Beyond that, the Government presented compelling evidence of Defendant's guilt, including testimony from his victim, her mother, and the sexual assault nurse examiner, among others. This testimony was supported by evidence of the victim's school records, hotel receipts, documentation showing that Defendant purchased gifts for his victim or her mother, and Defendant's cell phone records.

For these reasons, the Court finds the evidence was sufficient and that the excluded evidence does not warrant a new trial.

V. Evidence of Conspiracy to Commit Obstruction of Justice

Defendant next makes two similar arguments regarding his conviction for conspiracy to commit obstruction of justice, which was based on an agreement between Defendant and his friend John Aquilino to destroy a computer. Defendant argues the Court violated his Sixth Amendment rights by excluding evidence of a laptop computer that belonged to John Aquilino under Rule 16(d). See D.E. 555, p. 144-150; 158-162. Second, he argues that the evidence was insufficient to support his conviction.

The Government submitted compelling evidence that Defendant conspired with Aquilino to destroy a laptop computer. Defendant's former assistant, Sara Baker Benz, testified that she was working for him on April 8, 2015—the same day that Defendant's victim reported his sexual abuse—when he asked her to "hand over" a laptop computer to John Aquilino. D.E. 546, p. 24. Aquilino then went to Defendant's house and picked up the computer from Benz. Id. at 25. Benz later asked Defendant about the computer, and Defendant replied that he and Aquilino "took it out to the GBT Farm and shot it up." D.E. 546, p. 37. Contrary to Defendant's arguments, this evidence was sufficient to support the Government's theory that Defendant conspired to obstruct justice.

Regarding the excluded evidence of the laptop computer, the Defendant conceded at trial that he knew the laptop was relevant to the case and failed to disclose it to the Government. The Court finds the excluded evidence does not justify a new trial.
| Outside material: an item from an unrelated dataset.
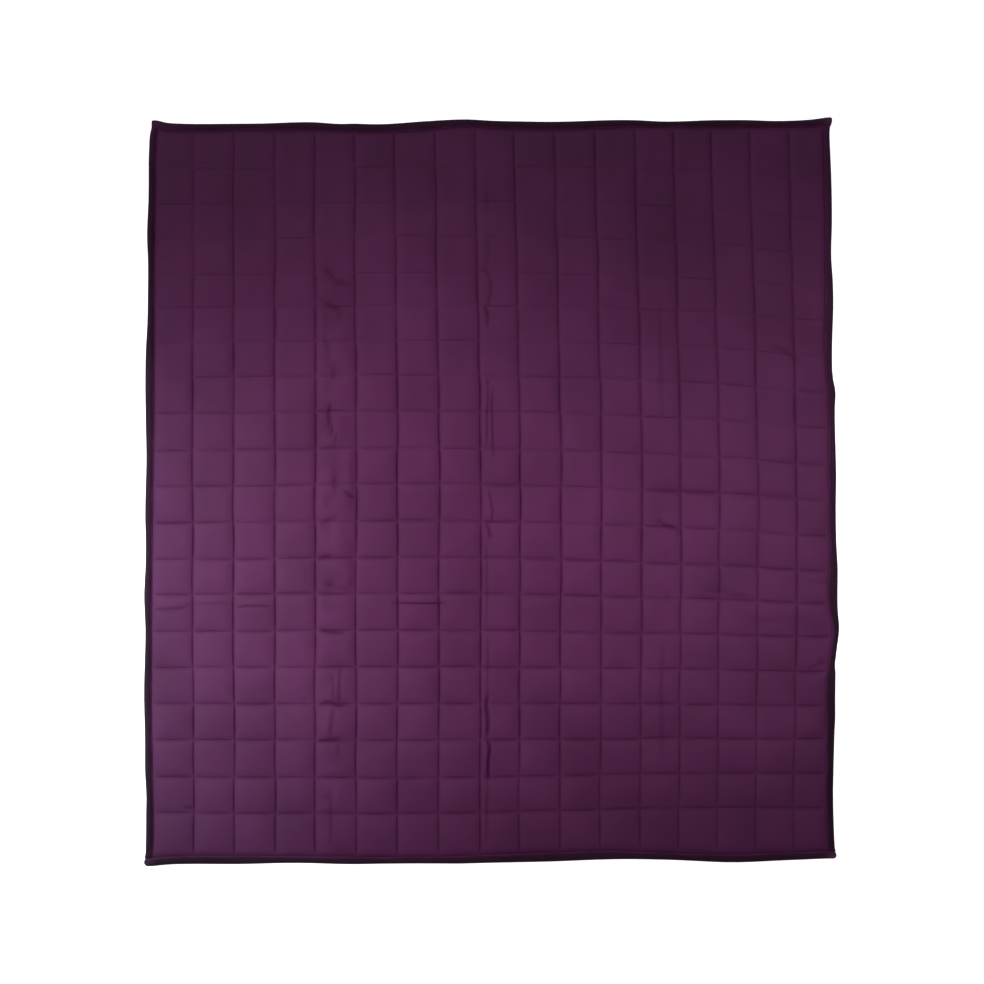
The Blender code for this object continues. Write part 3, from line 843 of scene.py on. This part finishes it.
def stitched_rings(path):
    """Three-sided rings of a thread along a path of points: it lies on the cloth over most of
    each stitch, and dips into it at the needle holes."""
    steps = np.linalg.norm(np.diff(path, axis=0), axis=1)
    along = np.concatenate([[0], np.cumsum(steps)])
    count = round(along[-1] / STITCH)
    at = (STITCH_SHARES + np.arange(count)[:, None]).ravel() / count * along[-1]
    middle = np.stack([np.interp(at, along, path[:, k]) for k in range(3)], axis=1)
    middle[:, 2] += np.tile(STITCH_HEIGHTS, count)
    way = np.gradient(middle[:, :2], axis=0)
    way /= np.linalg.norm(way, axis=1)[:, None]
    side = np.stack([-way[:, 1], way[:, 0], np.zeros(len(way))], axis=1)
    turn = np.radians([90, 210, 330])[:, None]
    return middle[:, None] + THREAD_RADIUS * (
        np.cos(turn) * side[:, None] + np.sin(turn) * np.array([0, 0, 1])
    )


def build_thread(name, paths, material):
    """One piece of all the threads along some paths, each a closed three-sided tube."""
    points, faces, start = [], [], 0
    for path in paths:
        rings = stitched_rings(path)
        count = len(rings)
        ends = [[start, start + 1, start + 2], [start + 3 * count - k for k in (3, 2, 1)]]
        faces += (tube_faces(count, 3) + start).tolist() + ends
        points.append(rings.reshape(-1, 3))
        start += 3 * count
    piece = new_piece(name, np.concatenate(points), faces, material)
    face_outwards(piece)
    return piece


def strip_seam(strip):
    """Path of the stitches that hold a strip: between two points of its section, on the fold
    near its inner edge, and not round its ends."""
    points = np.empty(3 * len(strip.data.vertices), np.float32)
    strip.data.vertices.foreach_get("co", points)
    rings = points.reshape(-1, len(BINDING_SECTION), 3)[8:-8].astype(float)
    return rings[:, 2:4].mean(axis=1)


# Materials

def linear(hex_colour):
    """Linear colour from an sRGB hex value."""
    value = np.array([int(hex_colour[k : k + 2], 16) for k in (1, 3, 5)]) / 255
    value = np.where(value <= 0.04045, value / 12.92, ((value + 0.055) / 1.055) ** 2.4)
    return (*value.tolist(), 1.0)


def node(material, kind, settings=None, **inputs):
    """Adds a node: settings are its properties, and inputs are values or the sockets to link,
    under the socket's name with _ for a space, or _ and its number."""
    made = material.node_tree.nodes.new(kind)
    for key, value in (settings or {}).items():
        setattr(made, key, value)
    for key, value in inputs.items():
        key = int(key[1:]) if key[0] == "_" else key.replace("_", " ")
        if isinstance(value, bpy.types.NodeSocket):
            material.node_tree.links.new(value, made.inputs[key])
        else:
            made.inputs[key].default_value = value
    return made


def object_place(material):
    """Places in the piece's own space, as a socket."""
    return node(material, "ShaderNodeTexCoord").outputs["Object"]


def noise(material, place, scale, detail):
    """Fractal noise at places, as a socket."""
    made = node(material, "ShaderNodeTexNoise", Vector=place, Scale=scale, Detail=detail)
    return made.outputs["Fac"]


def multiply(material, first, second, added=0.0):
    """Product of two values, with a third added to it, as a socket."""
    return node(
        material, "ShaderNodeMath", {"operation": "MULTIPLY_ADD"}, _0=first, _1=second, _2=added
    ).outputs[0]


def smooth_step(material, value, start, end, low, high):
    """What goes smoothly from low to high as a value goes from start to end, as a socket."""
    return node(
        material, "ShaderNodeMapRange", {"interpolation_type": "SMOOTHSTEP"},
        Value=value, From_Min=start, From_Max=end, To_Min=low, To_Max=high,
    ).outputs[0]


def mix(material, share, first, second, blend="MIX"):
    """Colour that goes from the first to the second (or to their blend), as a socket."""
    return node(
        material, "ShaderNodeMix", {"data_type": "RGBA", "blend_type": blend},
        _0=share, _6=first, _7=second,
    ).outputs[2]


def vector_parts(material, name):
    """The three parts of a piece's vector attribute, as sockets."""
    read = node(material, "ShaderNodeAttribute", {"attribute_name": name})
    return node(material, "ShaderNodeSeparateXYZ", Vector=read.outputs["Vector"]).outputs


def new_material(name, roughness, gloss):
    """Material with only its shader and output, and the shader."""
    material = bpy.data.materials.new(name)
    material.use_nodes = True
    shader = material.node_tree.nodes["Principled BSDF"]
    shader.inputs["Roughness"].default_value = roughness
    shader.inputs["Specular IOR Level"].default_value = gloss
    return material, shader


def add_satin(material, light, dark):
    """Colour and height of woven satin, as sockets. The threads are a quarter of a millimetre
    thick, too fine to show, so the weave is drawn as streaks 2 mm wide and 36 mm long that run
    across the blanket. Slow clouds of tone and soft crumples lie over them."""
    place = object_place(material)
    cloud = noise(material, place, 7.0, 3.0)
    along = node(material, "ShaderNodeMapping", Vector=place, Scale=(28.0, 480.0, 28.0))
    streak = noise(material, along.outputs[0], 1.0, 2.0)
    both = multiply(material, streak, 0.25, cloud)
    tone = node(material, "ShaderNodeMapRange", Value=both, From_Min=0.40, From_Max=0.85)
    colour = mix(material, tone.outputs[0], linear(dark), linear(light))
    weave = multiply(material, streak, 0.00006)
    return colour, multiply(material, noise(material, place, 55.0, 4.0), 0.0007, weave)


def add_gathers(material, distance, direction, height):
    """Height with gathers added: ripples about 7 mm apart that stand across a seam and die out
    within 11 mm of it. The direction is the one that the seam runs in."""
    ripple = node(
        material, "ShaderNodeTexWave", {"bands_direction": direction},
        Vector=object_place(material), Scale=44.0, Distortion=4.0, Detail=1.0, Detail_Scale=0.5,
    )
    near = smooth_step(material, distance, 0.0015, 0.011, 0.00012, 0.0)
    return multiply(material, ripple.outputs["Fac"], near, height)


def finish_satin(material, shader, colour, height):
    """Links the colour and the height, in metres, to the shader."""
    material.node_tree.links.new(colour, shader.inputs["Base Color"])
    bump = node(material, "ShaderNodeBump", Strength=1.0, Distance=1.0, Height=height)
    material.node_tree.links.new(bump.outputs[0], shader.inputs["Normal"])


def build_quilt_satin():
    """Aubergine polyester satin: a low, soft gloss over a deep purple, with painted shade, darker
    and redder, where the cloth lies in a seam or crease, and gathered along the seams."""
    material, shader = new_material("quilt_satin", 0.55, 0.04)
    colour, height = add_satin(material, "#59284e", "#4f2345")
    from_column, from_row, dark = vector_parts(material, "seam_away_and_shade")
    # painted shade of seams, creases, the strips' edges and the crumpled hollows turns the colour
    # deep red-purple
    colour = mix(material, dark, colour, (0.36, 0.11, 0.31, 1), "MULTIPLY")
    height = add_gathers(material, from_column, "Y", height)
    height = add_gathers(material, from_row, "X", height)
    finish_satin(material, shader, colour, height)
    return material


def build_binding_satin():
    """The same satin in a darker shade, with painted shade that makes it nearly black in places:
    as the quilt's at its inner edge, dark over the roll with a wavering border, and greyer along
    the outer edge with painted sheen and a little wear. The corners' ears are pale with a painted
    highlight and a little rubbing."""
    material, shader = new_material("binding_satin", 0.55, 0.04)
    satin, height = add_satin(material, "#ffffff", "#e4e4e4")
    across, ear_highlight, dark = vector_parts(material, "strip_place")
    waver = noise(material, object_place(material), 22.0, 2.0)
    across = multiply(material, waver, 0.35, across)
    # painted shade over the roll, on top of the binding's darker cloth
    rolled = smooth_step(material, across, 0.16, 0.50, 0.0, dark)
    colour = mix(material, rolled, linear("#56264a"), linear("#1e0e1b"))
    # painted sheen, with a little wear, greys the outer edge
    outer_sheen_and_wear = smooth_step(material, across, 0.85, 1.20, 0.0, 0.5)
    colour = mix(material, outer_sheen_and_wear, colour, linear("#3b2a36"))
    colour = mix(material, 1.0, colour, satin, "MULTIPLY")
    # painted highlight on the ears, with a little rubbing
    colour = mix(material, ear_highlight, colour, linear("#6b4664"))
    finish_satin(material, shader, colour, height)
    return material


def build_thread_polyester(name, light, dark):
    """Polyester sewing thread of the cloth's own shade, a little glossier than the cloth. Its
    two plies' twist is drawn as bands 2 mm apart, coarser than the real 0.4 mm so that they
    can show."""
    material, shader = new_material(name, 0.42, 0.15)
    place = object_place(material)
    twist = node(
        material, "ShaderNodeTexWave", {"bands_direction": "DIAGONAL"},
        Vector=place, Scale=310.0, Distortion=1.0,
    ).outputs["Fac"]
    tone = multiply(material, twist, noise(material, place, 120.0, 2.0))
    colour = mix(material, tone, linear(dark), linear(light))
    finish_satin(material, shader, colour, multiply(material, twist, 0.00005))
    return material


QUILT_SATIN = build_quilt_satin()
BINDING_SATIN = build_binding_satin()
QUILT_THREAD = build_thread_polyester("quilting_thread_polyester", "#6d3561", "#4a2041")
BINDING_THREAD = build_thread_polyester("binding_thread_polyester", "#54264a", "#36182f")

quilt, column_seams, row_seams = build_quilt(QUILT_SATIN)
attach(quilt, "root")
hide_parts("quilted_body")

strips = {
    "top": build_through_binding("top", BINDING_SATIN),
    "bottom": build_through_binding("bottom", BINDING_SATIN),
    "left": build_side_binding("left", BINDING_SATIN),
    "right": build_side_binding("right", BINDING_SATIN),
}
for side, strip in strips.items():
    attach(strip, "root")
    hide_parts("binding_" + side)


binding_seams = [strip_seam(strip) for strip in strips.values()]
threads = (
    build_thread("quilting_thread_columns", column_seams, QUILT_THREAD),
    build_thread("quilting_thread_rows", row_seams, QUILT_THREAD),
    build_thread("binding_thread", binding_seams, BINDING_THREAD),
)
for thread, slot in zip(threads, ("quilt_cloth", "quilt_cloth", "binding_cloth")):
    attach(thread, "root")


# Floor, light and camera

def build_floor():
    """Pale paper floor, far larger than the blanket."""
    half = 40.0
    under = -GAP
    points = np.array([(-half, -half, under), (half, -half, under),
                       (half, half, under), (-half, half, under)])
    material, shader = new_material("studio_paper", 0.9, 0.5)
    shader.inputs["Base Color"].default_value = linear("#f2f2f2")
    shader.inputs["Emission Color"].default_value = (1, 1, 1, 1)
    shader.inputs["Emission Strength"].default_value = 0.8
    floor = new_piece("floor", points, [(0, 1, 2, 3)], material)


def aim(obj, at):
    """Points an object's -Z axis at a place."""
    way = Vector(at) - obj.location
    obj.rotation_euler = way.to_track_quat("-Z", "Y").to_euler()


def add_light(name, kind, place, at, power, colour, **settings):
    """One studio light, aimed at a place."""
    light = bpy.data.lights.new(name, kind)
    light.energy = power
    light.color = colour
    for key, value in settings.items():
        setattr(light, key, value)
    obj = bpy.data.objects.new(name, light)
    obj.location = place
    bpy.context.scene.collection.objects.link(obj)
    aim(obj, at)


LIGHT_POWERS = {
    "world": 0.10, "fill": 1.30, "right_pool": 800, "middle_pool": 1097, "left_pool": 1851,
}
# Each light's place, what it is aimed at and its colour, and each pool's cone in radians
FILL = ((-2.8, 2.8, 8.0), (0, 0, 0), (0.911, 0.963, 1.0))
POOLS = {
    "right_pool": ((1.1, 1.2, 6.3), (0.70, -0.06, 0), (1, 0.97, 1.0), 0.207),
    "middle_pool": ((-2.2, 1.2, 5.8), (-0.17, -0.09, 0), (1, 0.849, 0.968), 0.238),
    "left_pool": ((-3.4, 1.1, 4.6), (-0.98, -0.31, 0), (0.618, 1.0, 0.823), 0.28),
}


def build_studio():
    """Soft fill from above, a little left and toward the top edge, and three soft pools of
    light side by side across the middle. The right one comes from a little right of where it
    falls, the others from further left, and all three from nearer the top edge."""
    world = bpy.data.worlds.new("studio")
    world.use_nodes = True
    world.node_tree.nodes["Background"].inputs["Color"].default_value = (1, 1.05, 1, 1)
    world.node_tree.nodes["Background"].inputs["Strength"].default_value = LIGHT_POWERS["world"]
    bpy.context.scene.world = world
    place, at, colour = FILL
    add_light("fill", "SUN", place, at, LIGHT_POWERS["fill"], colour, angle=0.5)
    for name, (place, at, colour, cone) in POOLS.items():
        add_light(
            name, "SPOT", place, at, LIGHT_POWERS[name], colour,
            spot_size=cone, spot_blend=1.0, shadow_soft_size=0.3,
        )


PICTURE_SIDE = 984  # pixels
PIXEL = 2.054 * MM  # what one of them shows of the floor


def build_camera():
    """Camera straight above, turned so that +Y is up in the picture, and so high that the
    picture shows what the photographed one does."""
    data = bpy.data.cameras.new("camera")
    data.sensor_width = 36
    data.lens = 100
    camera = bpy.data.objects.new("camera", data)
    high = PICTURE_SIDE * PIXEL * data.lens / data.sensor_width
    camera.location = (SHIFT[0] + PIXEL / 2, SHIFT[1] - PIXEL / 2, high)
    bpy.context.scene.collection.objects.link(camera)
    bpy.context.scene.camera = camera
    bpy.context.scene.view_settings.view_transform = "Standard"


build_floor()
build_studio()
build_camera()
VI. Challenged Search Warrant

Defendant attacks a search warrant that he says lacked probable cause. But he did not make a pretrial motion to suppress evidence obtained through the search warrant. Fed. R. Crim. P. 12(b)(3)(C). He offers no excuse for this delay, and only dedicates three sentences of his brief to the issue. The Court finds that this late and undeveloped argument does not justify a new trial. VII. Alleged Napue and Brady Violations

Defendant moved to suppress statements that he made during the relevant search, but he never challenged the search warrant. See D.E. 469. The Court denied the motion as moot at a hearing on September 13, 2019, because the Government agreed not to use the challenged statements.

In his reply, Defendant makes several new arguments that arise from the testimony and actions of Maria Losoya—his co-conspirator, co-defendant, and the mother of the victim in this case (Jane Doe). Specifically, Defendant argues that the Government violated his rights under Napue and Brady by (1) failing to disclose that Losoya had a plea agreement with state authorities regarding related state charges, (2) failing to correct Losoya's testimony at trial that she was not promised anything in exchange for her testimony, and (3) failing to disclose alleged communications between Losoya and her attorney in this case, who now represents Doe in a civil lawsuit against Defendant. Defendant also suggests that, even absent Napue or Brady violations, he has new evidence related to these three issues that independently justify a new trial.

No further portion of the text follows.